The elevation of enforcement decisions to a policy choice was unwise and must be corrected.

Second, competition law is being reviewed by multiple working groups and a reform committee.

Serious effort is being put in and this needs to be brought to fruition.

The introduction of competition law, was in itself, reform by stealth - brought into play in the teeth of serious opposition to regulating the conduct of businesses.

While numerous recommendations for changes would come about, what to pick and what to drop would in itself, present a strange problem of plenty.

Some vital policy choices would need to be made here.

A number of procedural processes already embedded in subordinate legislation in competition law too would need serious review and reform.

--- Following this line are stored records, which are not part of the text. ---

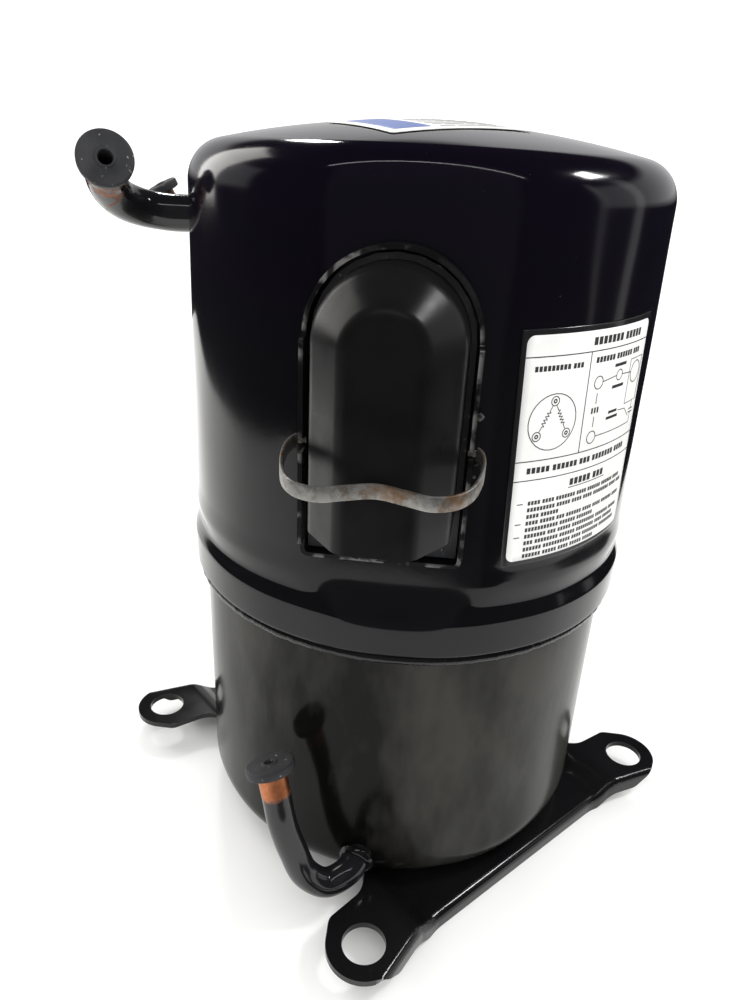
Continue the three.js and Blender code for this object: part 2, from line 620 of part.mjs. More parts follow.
// A disc on the cylinders' axis, on the side `sign`, between two distances from the middle.
function cylinderDisc(sign, radius, from, to) {
  const [x0, x1] = sign > 0 ? [from, to] : [-to, -from];
  return rodAlongX(radius, 0, CYLINDER_Z, x0, x1, 28);
}

const VALVE_PLATE_T = 4;
const sides = [["left", -1], ["right", 1]];
for (const [side, sign] of sides) {
  const face = CYLINDER_END_X + FIT_GAP;
  const port = (y, r) => rodAlongX(r, y, CYLINDER_Z, -100, 100, 10);
  const valvePlate = cylinderDisc(sign, HEAD_R, face, face + VALVE_PLATE_T);
  add(`valve_plate_${side}`, cut(valvePlate, port(-9, 3), port(9, 4)), STEEL);
  const head = cylinderDisc(sign, HEAD_R, face + VALVE_PLATE_T + FIT_GAP, face + 18);
  const plenum = cylinderDisc(sign, HEAD_R - 7, face + VALVE_PLATE_T, face + 14);
  add(`cylinder_head_${side}`, cut(head, plenum), IRON);
}

const [MUFFLER_Y, MUFFLER_Z] = [-69.5, 84];
add("discharge_muffler", join(
  rodAlongX(12.5, MUFFLER_Y, MUFFLER_Z, -28, 28, 20),
  rodAlongX(4.5, MUFFLER_Y, MUFFLER_Z, -33, -27, 12),
  rodAlongY(4, 12, MUFFLER_Z, -60, -CASE_R - FIT_GAP, 12),
), STEEL);
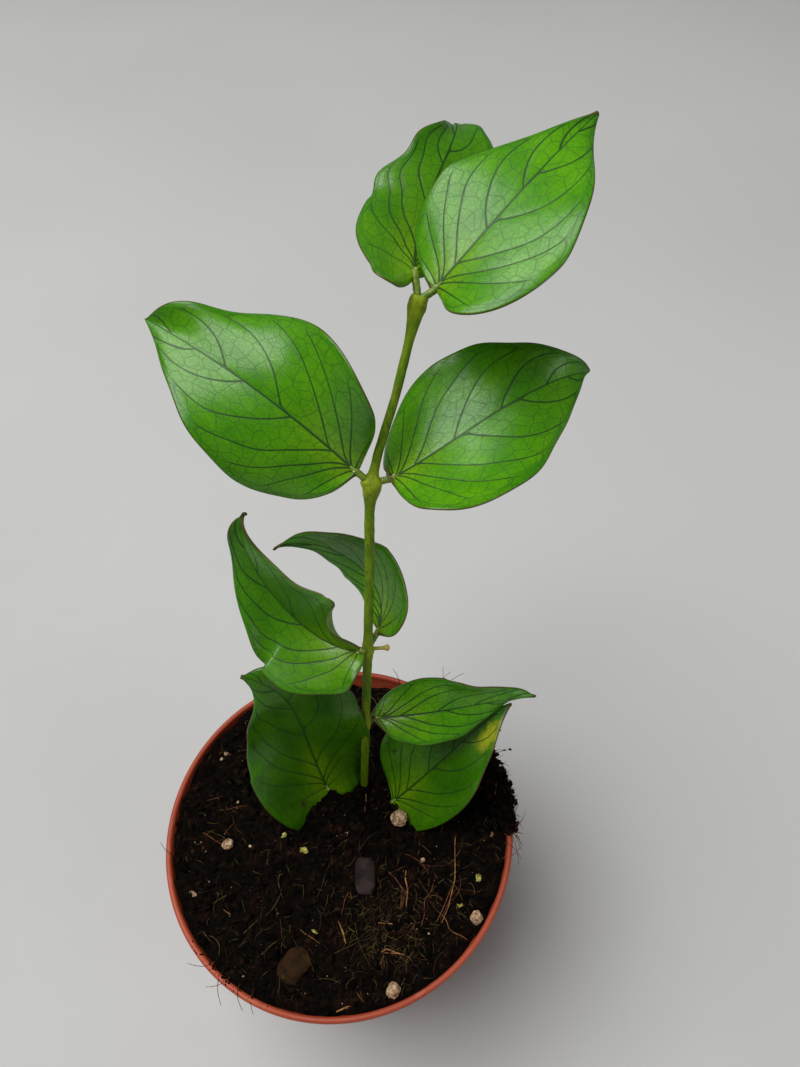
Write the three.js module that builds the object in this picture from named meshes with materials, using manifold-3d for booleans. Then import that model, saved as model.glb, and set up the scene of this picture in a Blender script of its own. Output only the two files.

It must be remembered that for every business that is affected by a vibrant competition law regime, there can be many other businesses that hurt from the absence of a vibrant competition law regime.

Every business competitor is a protectee of the law, and when anti-competitive behaviour is indulged in, the competitors too can hurt, not just the clients in the market.

Turf battles between regulators are also hurting competition law - those regulated in a sector develop a natural comfort zone with the sectoral regulator, and a competition regulator asking questions leads to playing the sectoral regulator against the competition regulator.

The lack of role coherence can lead to unintended consequences in court and, as a result, any competitor in a business sector that is “regulated” in any remote manner can hope to get some relief or the other against the competition regulator.

Somasekhar Sundaresan is an advocate and independent counsel.